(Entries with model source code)
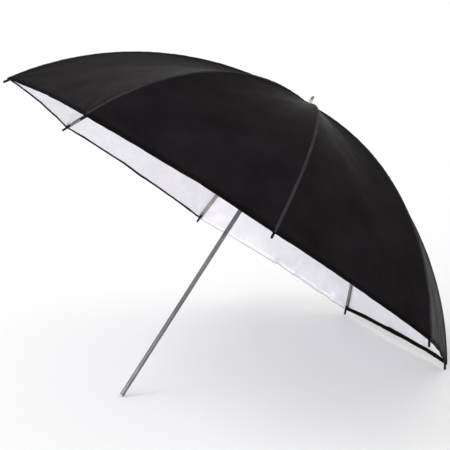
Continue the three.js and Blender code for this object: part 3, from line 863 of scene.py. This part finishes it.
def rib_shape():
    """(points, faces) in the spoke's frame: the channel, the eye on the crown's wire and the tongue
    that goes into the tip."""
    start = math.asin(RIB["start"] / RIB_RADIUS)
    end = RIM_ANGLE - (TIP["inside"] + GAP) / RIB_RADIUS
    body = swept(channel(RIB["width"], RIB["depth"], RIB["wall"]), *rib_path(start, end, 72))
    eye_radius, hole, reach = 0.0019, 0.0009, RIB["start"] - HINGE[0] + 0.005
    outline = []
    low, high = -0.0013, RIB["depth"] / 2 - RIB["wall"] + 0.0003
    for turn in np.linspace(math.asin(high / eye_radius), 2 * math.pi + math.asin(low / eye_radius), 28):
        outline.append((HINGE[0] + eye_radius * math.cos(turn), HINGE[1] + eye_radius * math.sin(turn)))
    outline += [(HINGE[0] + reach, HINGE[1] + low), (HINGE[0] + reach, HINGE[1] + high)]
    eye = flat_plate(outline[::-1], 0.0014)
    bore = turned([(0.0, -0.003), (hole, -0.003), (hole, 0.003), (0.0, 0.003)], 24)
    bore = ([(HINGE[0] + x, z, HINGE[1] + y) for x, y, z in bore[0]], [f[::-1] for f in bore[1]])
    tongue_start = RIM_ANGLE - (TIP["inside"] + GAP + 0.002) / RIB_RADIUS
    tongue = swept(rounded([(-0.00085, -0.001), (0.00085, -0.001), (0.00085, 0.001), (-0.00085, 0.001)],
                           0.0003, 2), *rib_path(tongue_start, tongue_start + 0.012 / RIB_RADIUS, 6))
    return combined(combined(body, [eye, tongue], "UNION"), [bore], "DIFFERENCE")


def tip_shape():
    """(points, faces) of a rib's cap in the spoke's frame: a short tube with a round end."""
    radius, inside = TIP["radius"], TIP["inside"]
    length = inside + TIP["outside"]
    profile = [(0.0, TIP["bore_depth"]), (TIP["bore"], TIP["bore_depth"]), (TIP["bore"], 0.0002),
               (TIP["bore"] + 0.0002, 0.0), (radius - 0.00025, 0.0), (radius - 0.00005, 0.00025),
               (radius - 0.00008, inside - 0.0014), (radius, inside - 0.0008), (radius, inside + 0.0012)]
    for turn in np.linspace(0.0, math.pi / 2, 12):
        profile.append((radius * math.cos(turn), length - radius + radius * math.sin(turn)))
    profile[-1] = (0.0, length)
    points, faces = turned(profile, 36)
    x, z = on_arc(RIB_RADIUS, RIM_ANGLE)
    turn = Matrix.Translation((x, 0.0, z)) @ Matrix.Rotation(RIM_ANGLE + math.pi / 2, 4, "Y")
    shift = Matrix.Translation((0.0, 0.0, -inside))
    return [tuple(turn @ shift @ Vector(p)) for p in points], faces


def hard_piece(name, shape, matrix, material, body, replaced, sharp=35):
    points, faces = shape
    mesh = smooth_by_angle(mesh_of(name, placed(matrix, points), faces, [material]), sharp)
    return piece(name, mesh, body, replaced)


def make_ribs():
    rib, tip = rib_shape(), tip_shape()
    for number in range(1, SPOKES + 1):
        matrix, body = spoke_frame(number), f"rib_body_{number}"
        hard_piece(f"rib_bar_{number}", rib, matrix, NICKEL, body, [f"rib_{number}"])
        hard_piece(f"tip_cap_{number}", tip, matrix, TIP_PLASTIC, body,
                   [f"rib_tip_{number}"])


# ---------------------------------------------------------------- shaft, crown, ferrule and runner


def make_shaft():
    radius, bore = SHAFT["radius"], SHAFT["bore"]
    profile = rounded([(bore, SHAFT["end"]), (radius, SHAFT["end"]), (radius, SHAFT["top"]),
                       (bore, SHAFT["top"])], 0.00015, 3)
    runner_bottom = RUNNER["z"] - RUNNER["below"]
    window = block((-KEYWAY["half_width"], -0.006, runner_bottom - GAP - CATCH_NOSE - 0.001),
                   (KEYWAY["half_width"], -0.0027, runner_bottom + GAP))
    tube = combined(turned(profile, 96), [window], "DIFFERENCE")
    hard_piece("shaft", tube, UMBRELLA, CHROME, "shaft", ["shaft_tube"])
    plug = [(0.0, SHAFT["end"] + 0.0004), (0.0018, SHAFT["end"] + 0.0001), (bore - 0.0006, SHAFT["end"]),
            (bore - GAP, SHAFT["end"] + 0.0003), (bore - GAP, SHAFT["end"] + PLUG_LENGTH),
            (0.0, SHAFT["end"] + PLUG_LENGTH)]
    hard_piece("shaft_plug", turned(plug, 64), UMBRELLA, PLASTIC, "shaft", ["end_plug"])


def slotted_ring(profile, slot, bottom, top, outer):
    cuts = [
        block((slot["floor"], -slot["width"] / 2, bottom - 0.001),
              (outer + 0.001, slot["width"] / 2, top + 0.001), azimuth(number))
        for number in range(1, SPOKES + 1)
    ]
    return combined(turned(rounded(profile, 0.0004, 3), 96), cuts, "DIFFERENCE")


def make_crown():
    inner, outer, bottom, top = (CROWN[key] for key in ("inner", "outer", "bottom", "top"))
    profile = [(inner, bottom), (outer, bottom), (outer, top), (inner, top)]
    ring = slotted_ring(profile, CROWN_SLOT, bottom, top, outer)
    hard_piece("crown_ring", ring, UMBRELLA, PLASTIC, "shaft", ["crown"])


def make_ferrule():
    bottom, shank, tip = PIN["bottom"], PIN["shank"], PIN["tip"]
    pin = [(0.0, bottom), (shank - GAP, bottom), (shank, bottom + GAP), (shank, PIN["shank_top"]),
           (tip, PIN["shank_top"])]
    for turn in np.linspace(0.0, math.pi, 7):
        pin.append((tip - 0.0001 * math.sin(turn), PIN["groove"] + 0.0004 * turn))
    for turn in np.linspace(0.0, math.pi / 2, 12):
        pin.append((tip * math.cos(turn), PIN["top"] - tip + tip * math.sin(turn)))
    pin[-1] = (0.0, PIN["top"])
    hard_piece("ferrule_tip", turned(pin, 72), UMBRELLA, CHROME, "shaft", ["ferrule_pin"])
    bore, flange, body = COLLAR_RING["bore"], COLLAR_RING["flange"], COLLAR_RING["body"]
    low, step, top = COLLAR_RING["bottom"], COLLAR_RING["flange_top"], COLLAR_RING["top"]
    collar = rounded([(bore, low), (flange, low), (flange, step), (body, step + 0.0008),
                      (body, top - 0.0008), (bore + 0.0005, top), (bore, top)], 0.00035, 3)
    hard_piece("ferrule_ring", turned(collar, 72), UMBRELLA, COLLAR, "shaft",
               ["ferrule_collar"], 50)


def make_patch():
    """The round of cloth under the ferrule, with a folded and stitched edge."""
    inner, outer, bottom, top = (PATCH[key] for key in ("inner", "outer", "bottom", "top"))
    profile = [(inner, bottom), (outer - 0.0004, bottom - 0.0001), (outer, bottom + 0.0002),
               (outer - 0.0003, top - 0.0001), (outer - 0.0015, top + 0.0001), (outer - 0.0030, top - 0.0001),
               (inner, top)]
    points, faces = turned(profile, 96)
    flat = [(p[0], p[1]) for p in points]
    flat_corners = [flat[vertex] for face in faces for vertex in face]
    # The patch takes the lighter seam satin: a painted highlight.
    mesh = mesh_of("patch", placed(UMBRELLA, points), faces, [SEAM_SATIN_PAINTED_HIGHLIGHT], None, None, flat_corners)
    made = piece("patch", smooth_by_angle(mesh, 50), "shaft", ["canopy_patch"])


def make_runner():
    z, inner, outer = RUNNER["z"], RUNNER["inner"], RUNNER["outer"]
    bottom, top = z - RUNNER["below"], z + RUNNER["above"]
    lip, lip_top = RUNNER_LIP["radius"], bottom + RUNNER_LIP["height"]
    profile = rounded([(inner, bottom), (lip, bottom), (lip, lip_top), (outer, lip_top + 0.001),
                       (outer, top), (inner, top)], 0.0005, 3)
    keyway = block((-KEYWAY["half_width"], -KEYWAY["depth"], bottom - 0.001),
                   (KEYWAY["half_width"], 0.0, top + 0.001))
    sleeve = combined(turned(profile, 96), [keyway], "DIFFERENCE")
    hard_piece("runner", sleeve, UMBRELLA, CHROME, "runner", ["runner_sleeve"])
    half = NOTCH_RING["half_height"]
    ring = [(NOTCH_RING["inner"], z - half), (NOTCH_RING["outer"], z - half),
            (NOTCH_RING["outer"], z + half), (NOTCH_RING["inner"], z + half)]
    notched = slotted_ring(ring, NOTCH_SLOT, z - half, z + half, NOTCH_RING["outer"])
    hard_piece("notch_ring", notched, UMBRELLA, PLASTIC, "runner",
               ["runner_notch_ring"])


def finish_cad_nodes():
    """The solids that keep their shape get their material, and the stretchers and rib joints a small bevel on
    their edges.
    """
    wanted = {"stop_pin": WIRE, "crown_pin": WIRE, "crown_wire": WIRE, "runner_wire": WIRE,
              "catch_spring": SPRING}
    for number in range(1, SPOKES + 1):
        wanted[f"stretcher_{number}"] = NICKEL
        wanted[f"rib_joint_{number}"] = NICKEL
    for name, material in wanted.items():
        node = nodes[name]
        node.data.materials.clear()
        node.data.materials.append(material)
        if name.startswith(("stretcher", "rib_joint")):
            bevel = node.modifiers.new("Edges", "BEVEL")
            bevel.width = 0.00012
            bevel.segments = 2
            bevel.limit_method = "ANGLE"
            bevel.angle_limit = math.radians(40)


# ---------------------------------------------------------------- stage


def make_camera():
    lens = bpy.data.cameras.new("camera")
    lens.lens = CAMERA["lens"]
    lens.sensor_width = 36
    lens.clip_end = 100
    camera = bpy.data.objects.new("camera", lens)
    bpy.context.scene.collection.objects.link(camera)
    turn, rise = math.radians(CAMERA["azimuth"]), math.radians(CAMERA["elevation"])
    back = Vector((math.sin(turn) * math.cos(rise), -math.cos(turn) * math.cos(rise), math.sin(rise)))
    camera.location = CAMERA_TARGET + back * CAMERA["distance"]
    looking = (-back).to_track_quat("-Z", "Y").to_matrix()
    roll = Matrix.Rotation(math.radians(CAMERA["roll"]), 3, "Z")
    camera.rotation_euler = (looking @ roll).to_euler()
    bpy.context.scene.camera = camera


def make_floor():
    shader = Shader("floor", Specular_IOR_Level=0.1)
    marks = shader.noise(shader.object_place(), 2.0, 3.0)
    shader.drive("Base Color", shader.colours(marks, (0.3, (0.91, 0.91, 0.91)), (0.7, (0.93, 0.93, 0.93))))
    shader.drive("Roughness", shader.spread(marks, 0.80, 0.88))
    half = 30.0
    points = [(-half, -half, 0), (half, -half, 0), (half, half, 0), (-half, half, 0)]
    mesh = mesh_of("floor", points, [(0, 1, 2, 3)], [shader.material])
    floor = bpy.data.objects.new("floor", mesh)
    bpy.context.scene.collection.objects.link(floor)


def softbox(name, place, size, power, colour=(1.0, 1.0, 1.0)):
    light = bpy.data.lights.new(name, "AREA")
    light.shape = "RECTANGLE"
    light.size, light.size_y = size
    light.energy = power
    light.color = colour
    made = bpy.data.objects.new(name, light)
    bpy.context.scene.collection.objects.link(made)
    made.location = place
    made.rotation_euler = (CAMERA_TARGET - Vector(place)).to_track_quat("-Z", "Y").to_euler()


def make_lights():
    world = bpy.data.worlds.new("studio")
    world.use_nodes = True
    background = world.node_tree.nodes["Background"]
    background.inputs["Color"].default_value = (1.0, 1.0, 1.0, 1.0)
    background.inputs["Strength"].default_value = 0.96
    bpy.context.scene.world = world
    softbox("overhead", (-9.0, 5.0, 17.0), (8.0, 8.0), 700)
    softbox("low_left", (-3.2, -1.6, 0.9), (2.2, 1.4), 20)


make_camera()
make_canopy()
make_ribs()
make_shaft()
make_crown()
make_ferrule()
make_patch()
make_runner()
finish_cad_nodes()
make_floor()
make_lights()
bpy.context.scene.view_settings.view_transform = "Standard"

---

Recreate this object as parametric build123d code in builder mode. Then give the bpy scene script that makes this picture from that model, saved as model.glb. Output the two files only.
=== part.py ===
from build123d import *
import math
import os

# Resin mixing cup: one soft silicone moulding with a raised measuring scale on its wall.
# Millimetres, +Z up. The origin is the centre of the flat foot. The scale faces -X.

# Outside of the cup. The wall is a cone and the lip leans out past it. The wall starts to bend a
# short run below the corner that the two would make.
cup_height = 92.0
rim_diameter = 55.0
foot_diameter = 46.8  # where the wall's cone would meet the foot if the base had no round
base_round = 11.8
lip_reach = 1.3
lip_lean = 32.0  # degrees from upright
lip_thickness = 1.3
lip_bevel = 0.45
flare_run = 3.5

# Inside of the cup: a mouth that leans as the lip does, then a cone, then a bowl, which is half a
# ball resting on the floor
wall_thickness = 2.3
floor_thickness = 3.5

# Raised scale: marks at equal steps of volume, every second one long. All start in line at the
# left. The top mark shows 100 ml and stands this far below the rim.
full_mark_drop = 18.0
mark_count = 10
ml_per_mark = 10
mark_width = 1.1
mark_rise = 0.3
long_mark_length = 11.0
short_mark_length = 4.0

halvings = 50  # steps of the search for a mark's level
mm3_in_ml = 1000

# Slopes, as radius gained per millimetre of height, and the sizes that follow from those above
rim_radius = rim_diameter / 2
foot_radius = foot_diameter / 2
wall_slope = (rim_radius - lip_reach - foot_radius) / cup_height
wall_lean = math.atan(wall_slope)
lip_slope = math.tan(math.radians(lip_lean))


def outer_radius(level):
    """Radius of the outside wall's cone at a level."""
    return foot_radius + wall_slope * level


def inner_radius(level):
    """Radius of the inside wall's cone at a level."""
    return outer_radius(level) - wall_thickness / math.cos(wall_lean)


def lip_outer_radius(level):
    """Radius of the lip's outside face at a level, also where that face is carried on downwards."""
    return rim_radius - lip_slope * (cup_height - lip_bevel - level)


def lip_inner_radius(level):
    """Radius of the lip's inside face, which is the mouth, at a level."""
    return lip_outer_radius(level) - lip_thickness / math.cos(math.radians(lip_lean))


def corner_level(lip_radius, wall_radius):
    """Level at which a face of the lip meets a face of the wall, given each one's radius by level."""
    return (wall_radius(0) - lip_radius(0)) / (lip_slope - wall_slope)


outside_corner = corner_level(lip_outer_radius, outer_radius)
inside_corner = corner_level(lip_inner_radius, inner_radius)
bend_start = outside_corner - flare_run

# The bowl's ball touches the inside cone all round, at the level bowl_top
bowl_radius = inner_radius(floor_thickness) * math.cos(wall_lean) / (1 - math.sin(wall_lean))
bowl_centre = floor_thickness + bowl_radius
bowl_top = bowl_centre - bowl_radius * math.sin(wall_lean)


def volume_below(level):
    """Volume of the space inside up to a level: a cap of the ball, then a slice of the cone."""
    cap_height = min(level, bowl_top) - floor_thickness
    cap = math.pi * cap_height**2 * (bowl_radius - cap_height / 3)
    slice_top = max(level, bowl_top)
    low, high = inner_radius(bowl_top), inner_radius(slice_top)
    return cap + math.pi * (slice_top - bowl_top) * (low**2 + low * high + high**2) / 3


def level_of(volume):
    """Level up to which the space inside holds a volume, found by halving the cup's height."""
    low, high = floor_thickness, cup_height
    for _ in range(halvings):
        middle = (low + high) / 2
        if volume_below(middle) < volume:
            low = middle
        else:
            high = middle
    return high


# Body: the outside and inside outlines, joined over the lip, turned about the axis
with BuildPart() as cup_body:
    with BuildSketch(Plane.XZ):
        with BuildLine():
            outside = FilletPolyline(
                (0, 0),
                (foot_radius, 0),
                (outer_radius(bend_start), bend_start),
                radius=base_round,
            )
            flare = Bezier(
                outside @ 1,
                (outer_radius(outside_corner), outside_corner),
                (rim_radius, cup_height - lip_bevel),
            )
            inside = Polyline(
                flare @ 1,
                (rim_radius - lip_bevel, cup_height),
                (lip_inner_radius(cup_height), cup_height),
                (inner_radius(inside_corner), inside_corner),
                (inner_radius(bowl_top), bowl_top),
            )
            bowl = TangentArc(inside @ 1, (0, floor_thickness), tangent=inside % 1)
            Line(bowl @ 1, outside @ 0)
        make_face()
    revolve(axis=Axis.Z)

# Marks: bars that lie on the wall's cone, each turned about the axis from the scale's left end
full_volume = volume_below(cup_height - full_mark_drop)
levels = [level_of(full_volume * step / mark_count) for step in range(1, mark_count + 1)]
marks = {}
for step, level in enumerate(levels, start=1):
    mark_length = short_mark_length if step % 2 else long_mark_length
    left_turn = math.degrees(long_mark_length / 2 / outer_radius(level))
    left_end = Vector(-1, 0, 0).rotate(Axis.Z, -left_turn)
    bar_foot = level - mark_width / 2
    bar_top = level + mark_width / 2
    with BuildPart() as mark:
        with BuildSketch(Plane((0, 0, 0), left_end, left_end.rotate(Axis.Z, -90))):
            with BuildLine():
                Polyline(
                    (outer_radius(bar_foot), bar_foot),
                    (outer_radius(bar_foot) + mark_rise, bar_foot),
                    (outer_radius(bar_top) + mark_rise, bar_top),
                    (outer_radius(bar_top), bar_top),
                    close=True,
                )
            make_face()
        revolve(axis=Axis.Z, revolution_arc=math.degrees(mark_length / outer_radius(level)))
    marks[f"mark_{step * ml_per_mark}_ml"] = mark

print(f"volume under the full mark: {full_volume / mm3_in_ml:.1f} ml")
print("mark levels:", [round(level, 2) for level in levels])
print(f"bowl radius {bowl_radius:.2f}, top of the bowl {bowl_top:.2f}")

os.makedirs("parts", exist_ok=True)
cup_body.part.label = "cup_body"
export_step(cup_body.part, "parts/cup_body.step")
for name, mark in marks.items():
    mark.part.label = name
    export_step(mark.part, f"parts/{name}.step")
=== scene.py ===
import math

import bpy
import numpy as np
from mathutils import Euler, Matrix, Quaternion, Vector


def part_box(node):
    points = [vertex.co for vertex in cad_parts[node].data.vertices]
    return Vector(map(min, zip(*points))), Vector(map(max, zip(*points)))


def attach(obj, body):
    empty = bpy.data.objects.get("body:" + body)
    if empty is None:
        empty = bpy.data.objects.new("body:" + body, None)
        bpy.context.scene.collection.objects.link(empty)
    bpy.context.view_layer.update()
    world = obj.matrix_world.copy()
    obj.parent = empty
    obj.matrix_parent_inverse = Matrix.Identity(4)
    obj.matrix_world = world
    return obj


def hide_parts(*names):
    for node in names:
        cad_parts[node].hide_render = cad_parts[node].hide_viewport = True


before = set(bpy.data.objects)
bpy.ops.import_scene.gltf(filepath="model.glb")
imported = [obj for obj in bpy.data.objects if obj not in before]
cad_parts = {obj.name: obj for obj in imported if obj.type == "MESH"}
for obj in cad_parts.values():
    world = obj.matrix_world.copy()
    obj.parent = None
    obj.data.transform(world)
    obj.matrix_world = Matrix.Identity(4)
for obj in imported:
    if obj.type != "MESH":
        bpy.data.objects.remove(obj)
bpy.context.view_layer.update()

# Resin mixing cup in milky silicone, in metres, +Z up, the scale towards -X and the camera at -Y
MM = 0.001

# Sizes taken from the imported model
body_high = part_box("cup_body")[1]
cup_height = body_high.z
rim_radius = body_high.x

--

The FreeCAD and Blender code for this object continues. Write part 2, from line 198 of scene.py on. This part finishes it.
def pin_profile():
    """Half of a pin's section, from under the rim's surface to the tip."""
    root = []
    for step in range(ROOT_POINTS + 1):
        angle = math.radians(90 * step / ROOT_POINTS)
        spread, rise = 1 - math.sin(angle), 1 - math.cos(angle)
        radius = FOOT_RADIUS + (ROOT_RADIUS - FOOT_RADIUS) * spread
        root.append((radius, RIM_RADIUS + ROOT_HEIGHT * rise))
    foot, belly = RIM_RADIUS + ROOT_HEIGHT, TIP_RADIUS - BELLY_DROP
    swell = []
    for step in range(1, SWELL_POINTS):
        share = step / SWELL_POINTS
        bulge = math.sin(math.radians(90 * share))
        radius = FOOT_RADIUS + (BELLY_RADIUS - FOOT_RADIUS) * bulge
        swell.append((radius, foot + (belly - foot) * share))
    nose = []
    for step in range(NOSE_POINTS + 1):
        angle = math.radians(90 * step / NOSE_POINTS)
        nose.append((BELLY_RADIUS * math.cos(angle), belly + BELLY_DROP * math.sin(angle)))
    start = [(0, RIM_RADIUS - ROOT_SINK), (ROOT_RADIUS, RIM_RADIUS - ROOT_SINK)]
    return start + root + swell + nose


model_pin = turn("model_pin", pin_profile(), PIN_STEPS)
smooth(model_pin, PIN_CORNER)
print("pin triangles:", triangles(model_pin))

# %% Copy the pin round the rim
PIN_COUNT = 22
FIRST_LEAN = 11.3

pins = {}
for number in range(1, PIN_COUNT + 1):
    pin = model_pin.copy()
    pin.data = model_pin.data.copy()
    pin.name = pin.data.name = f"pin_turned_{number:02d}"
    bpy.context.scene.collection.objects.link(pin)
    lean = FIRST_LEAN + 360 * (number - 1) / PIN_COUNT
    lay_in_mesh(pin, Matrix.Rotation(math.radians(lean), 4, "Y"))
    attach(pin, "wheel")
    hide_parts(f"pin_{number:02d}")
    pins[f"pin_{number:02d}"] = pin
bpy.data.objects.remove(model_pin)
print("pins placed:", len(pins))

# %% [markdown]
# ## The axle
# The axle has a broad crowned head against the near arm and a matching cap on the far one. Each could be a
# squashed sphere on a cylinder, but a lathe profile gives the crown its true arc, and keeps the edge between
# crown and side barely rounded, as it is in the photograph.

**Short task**
Quote nothing but the lines that run from the line containing "under the full" through the line containing "obj.matrix_world = Matrix.Identity(4)", keeping both of them word for word.

**Answer for the task**
print(f"volume under the full mark: {full_volume / mm3_in_ml:.1f} ml")
print("mark levels:", [round(level, 2) for level in levels])
print(f"bowl radius {bowl_radius:.2f}, top of the bowl {bowl_top:.2f}")

os.makedirs("parts", exist_ok=True)
cup_body.part.label = "cup_body"
export_step(cup_body.part, "parts/cup_body.step")
for name, mark in marks.items():
    mark.part.label = name
    export_step(mark.part, f"parts/{name}.step")
=== scene.py ===
import math

import bpy
import numpy as np
from mathutils import Euler, Matrix, Quaternion, Vector


def part_box(node):
    points = [vertex.co for vertex in cad_parts[node].data.vertices]
    return Vector(map(min, zip(*points))), Vector(map(max, zip(*points)))


def attach(obj, body):
    empty = bpy.data.objects.get("body:" + body)
    if empty is None:
        empty = bpy.data.objects.new("body:" + body, None)
        bpy.context.scene.collection.objects.link(empty)
    bpy.context.view_layer.update()
    world = obj.matrix_world.copy()
    obj.parent = empty
    obj.matrix_parent_inverse = Matrix.Identity(4)
    obj.matrix_world = world
    return obj


def hide_parts(*names):
    for node in names:
        cad_parts[node].hide_render = cad_parts[node].hide_viewport = True


before = set(bpy.data.objects)
bpy.ops.import_scene.gltf(filepath="model.glb")
imported = [obj for obj in bpy.data.objects if obj not in before]
cad_parts = {obj.name: obj for obj in imported if obj.type == "MESH"}
for obj in cad_parts.values():
    world = obj.matrix_world.copy()
    obj.parent = None
    obj.data.transform(world)
    obj.matrix_world = Matrix.Identity(4)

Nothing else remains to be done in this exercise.